Now that I’ve retired from my private psychotherapy practice I’m free to immerse myself in yoga once more. You may recall that in my 30s and 40s I was a yoga teacher whose life was shaped by yoga. Yoga helped me maintain some degree of calm and stability in spite of my childhood trauma. Now in my 70s I’m indulging my passion for yoga once again.
And what do I find? Lots of changes. Recently I returned from a weekend workshop in Pennsylvania at the Himalayan Institute. Our power and life-seeking energy get trapped in the lower body, they told me. We also hold our sadness and our fears there. Yoga teacher Shari Friedrichsen taught us how to release that holding by tightening and releasing the abdominal muscles as well as the sphincters in the perineum, urethra and anus.

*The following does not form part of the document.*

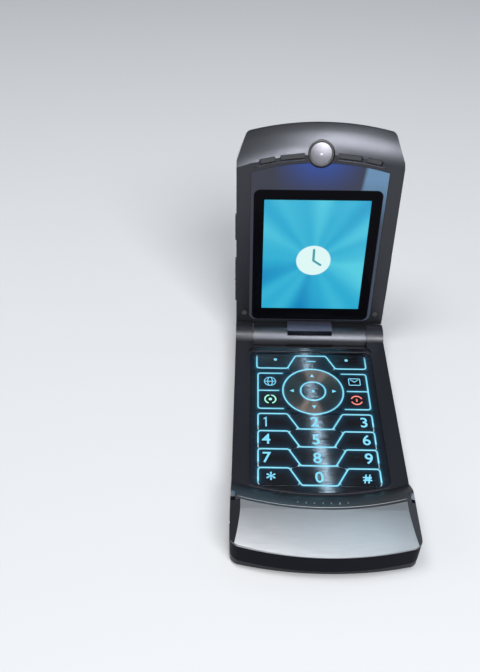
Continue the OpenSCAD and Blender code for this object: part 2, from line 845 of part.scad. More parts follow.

‘The more time I spend strengthening and stabilizing the floor of the pelvis, bringing in the breath, practicing hip openers, strengthening muscles that hold the pelvis in place, the quieter my mind becomes. I make decisions based on knowing, rather than a sense of dread and multiple choice. My emotions are feelings rather than storms.’ (Yoga International, “A Firm Foundation,” Shari Friedrichsen, February/March 2005.)
Back at home my new yoga teacher also instructs me to “fire up the bundas.” Bundas is a sanskrit word for locks.
These locks keep the life energy or prana from flowing freely, assuring our health and wellbeing. Today’s yoga trains us to move the ama (the gluck) from the body through practicing agna sera as described by Shari in the above quote.
Yoga was always right for survivors of childhood sexual abuse. (See my blog post “Why Yoga” – June 2, 2010. ) Now with its awareness of memories and emotions stuck in the abdominal area and the pelvic floor, yoga once again becomes for me the body movement of choice for abuse survivors.